The first (2 Samuel 11) shocks us because of the immorality of David and astonishes us with the solution he found in the death of Uriah. In the eyes of God, however, the greater seriousness was the injustice done by David. This injustice was illustrated in the parable of the prophet Nathan (2 Samuel 12:1-4). David was furious with the rich man in the parable saying that he deserved to die for having killed the only pet lamb of the poor man (note the object - a lamb - which would be the most touching to the heart of a shepherd). When Nathan pointed out that David had done the same as the rich man, when he arranged for Uriah to die and to take his wife to himself, he realised the wickedness of what he had done, confessed his sin and the Lord forgave him. But the consequences came later on with the scandal promoted by his son Absalom, and the death of the child he had with the wife of Uriah. It is one of the examples where we learn that, although God pardons the repentant sinner, ill effects may still result from his sin.
His second sin (2 Samuel 24 and 1 Chronicles 21) was a lot more serious and devastating in its consequences, and is evidenced to a greater extent because it is also mentioned in the book of Chronicles.
To answer the present question we must refer to these two chapters. In the first verses, we find what seems to be a discrepancy: "Again the anger of the LORD was aroused against Israel, and He moved David against them to say, "Go, number Israel and Judah.'" (2 Samuel 24:1). If David was obeying an order of the LORD, how could he be sinning? We read, however, in 1 Chronicles 21:1: "Now Satan stood up against Israel, and moved David to number Israel." Combining the two, we discover that: "… the anger of the LORD was aroused against Israel, and…" (with His permission) "… Satan stood up against Israel, and moved David to number Israel" (which included Judah at that time). We therefore understand that:
The anger of the LORD once again flared against Israel: the reason isn't given, nor when, but it is certain that the children of Israel as a whole was seriously at fault and needed correction.

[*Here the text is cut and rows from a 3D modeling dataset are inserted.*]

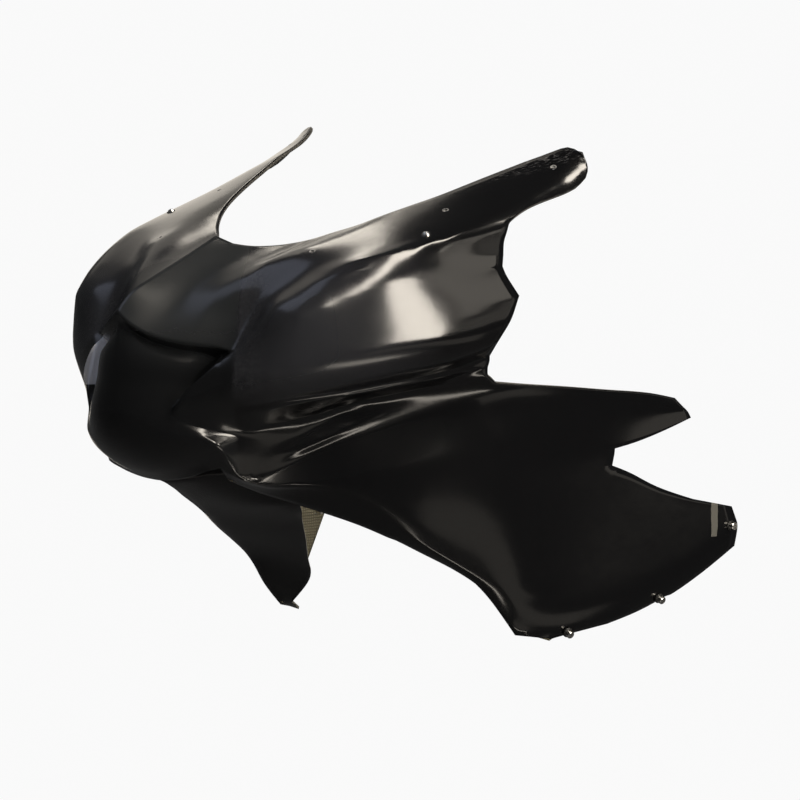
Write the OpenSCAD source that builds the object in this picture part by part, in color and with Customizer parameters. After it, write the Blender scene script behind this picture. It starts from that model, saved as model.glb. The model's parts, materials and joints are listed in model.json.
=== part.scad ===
// Upper fairing of a sports motorcycle: one moulded glass-fibre shell, nose towards -Y, left side +X

/* [Overall size] */
// Width over the side bands
overall_width = 516; // [400:1:640]
// Length from the nose to the tail of the side panels
overall_length = 712; // [560:1:900]
// Height from the lower corners to the horn tips
overall_height = 526; // [400:1:640]
// Thickness of the laminate
wall = 3; // [2:0.1:4]

/* [Nose] */
// How far the ball of the nose is set back under the brow
brow_setback = 13; // [6:0.5:18]
// How far the brow hangs down over the ball
brow_drop = 11; // [6:0.5:16]
// How far each side band bulges between its two creases
band_bulge = 27; // [8:0.5:34]
// Height of the small step under each side band
band_step = 5; // [3:0.5:8]

/* [Side panels] */
// How far each side panel bows out between its creases
panel_bow = 3; // [0:0.5:8]

/* [Fasteners] */
// Diameter of the screen holes
screen_hole_d = 5; // [4:0.1:6.5]
// Diameter of the stud and screw shanks
shank_d = 5; // [4:0.1:6]
// Diameter of their free ends inside the laminate
free_end_d = 4.6; // [3.5:0.1:5.5]
// How far each stud and screw reaches inside the laminate
shank_reach = 9; // [6:0.5:14]
// Diameter of the head of each edge stud
stud_head_d = 8.5; // [7:0.1:11]
// How far the head of each edge stud stands out of its grommet
stud_head = 5; // [3:0.1:7]
// Diameter of the rubber grommet under each edge stud
grommet_d = 11; // [9.5:0.1:13]
// Diameter of the cup washer under each stay screw
cup_d = 10; // [8:0.1:13]

/* [Hidden] */
$fn = 32;

// The control net was drawn at this size and is stretched to the overall size about its middle
net_width = 516;
net_length = 712;
net_height = 526;
net_middle = [0, 362, -10];

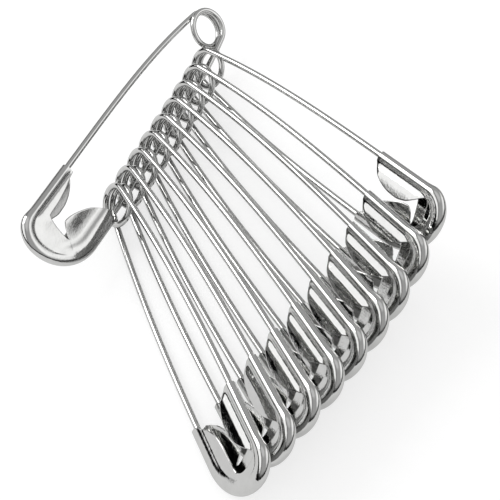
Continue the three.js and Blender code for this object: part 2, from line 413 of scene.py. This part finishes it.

To punish Israel, the LORD used Satan to tempt their king. Satan couldn't touch Israel without the permission of God, but had the sagacity to see that through their king David he could subvert the people. So Satan instigated David, we know not how, to take a national census.
David was tempted and Satan must have observed that, at that juncture, David apparently had two weak points: self-satisfaction and lack of confidence in God. There was great subtlety in the temptation, for the act of taking a census wasn't sinful provided it was in the will of God.
All indicates that the motive for the census was David's desire to know the size of his effective army, to evaluate his combative power, forgetting that the victories were obtained only by the grace and power of God.
"Thus says the LORD: 'Let not the wise man glory in his wisdom, Let not the mighty man glory in his might, Nor let the rich man glory in his riches; but let him who glories glory in this, that he understands and knows Me, that I am the LORD, exercising lovingkindness, judgment, and righteousness in the earth. For in these I delight," says the LORD." (Jeremiah 9:23-24). The LORD wasn't delighted when David ordained the census because David wasn't glorying in the LORD but in his own strength. His motive was the sin of unbelief. He was trusting in numbers instead of trusting in God.
The LORD had given instructions to Moses concerning the census of the people: when carried out, all those who were numbered were to give half a shekel as an offering to the LORD, that there might be no plague among them (Exodus 30:11-15). We see no mention of this here and it is possible that it may have been forgotten.
David had consulted the LORD so many times in the past concerning important actions he needed to take and the LORD had given him the reply. This time he didn't consult the LORD, even after Joab tried to change his mind, perceiving the sinful motive of David.
Unable to dissuade David, Joab carried out the census, but he did not count Levi and Benjamin among them, for the king's word was abominable to Joab. He only counted the men who drew the sword.
God showed His displeasure by striking Israel. Then David saw the extent of his sin, and asked God to take away his iniquity for he had done very foolishly. But it was too late. Among the three punishments the LORD proposed to him, David opted to fall into the hand of the LORD, for His mercies are very great. But the LORD sent a plague upon Israel but held it back in Jerusalem where, on instructions of the Angel of the Lord, David offered burnt offerings and peace offerings, and called on the LORD.
In conclusion, we see that it all began because God was angry with Israel, so the people were punished when its cause was discovered: it was the self-satisfaction and unbelief towards God displayed by their king. Although David didn't suffer physically, he was anguished because of the suffering of the people, for a sin he attributed to himself: "Was it not I who commanded the people to be numbered? I am the one who has sinned and done evil indeed; but these sheep, what have they done? Let Your hand, I pray, O LORD my God, be against me and my father's house, but not against Your people that they should be plagued." It was the anguished cry of the shepherd feeling responsible for the suffering of his sheep.
We should never trust in statistics to verify "our" spiritual victory, "our" material and spiritual resources, the number of "our" churches, in order to rejoice over "our" efforts. This testifies against our dependence on the Lord of the harvest, and makes us trust in our own strength: "Unless the LORD builds the house, they labour in vain who build it; unless the LORD guards the city, the watchman stays awake in vain." (Psalm 127:1). How dangerous it is to make of ministry an idol, and to turn the work more important than the Lord of the harvest. How often, in overseers' meetings in our churches, we fail to mention material and spiritual blessings received and involve ourselves entirely in checking the funds in the treasury, or the number of baptisms during the period and how many more members we acquired. If the figures please us, we think it was a great spiritual victory we won whilst, on the contrary, it might constitute the worst thing possible that could happen: the church leaving its spiritual nature to become a club of the flesh.
David knew that he would be well in the hand of the LORD. Let us also trust Him when we go through our trials. "For whom the LORD loves He chastens, and scourges every son whom He receives." (Hebrews 12:6).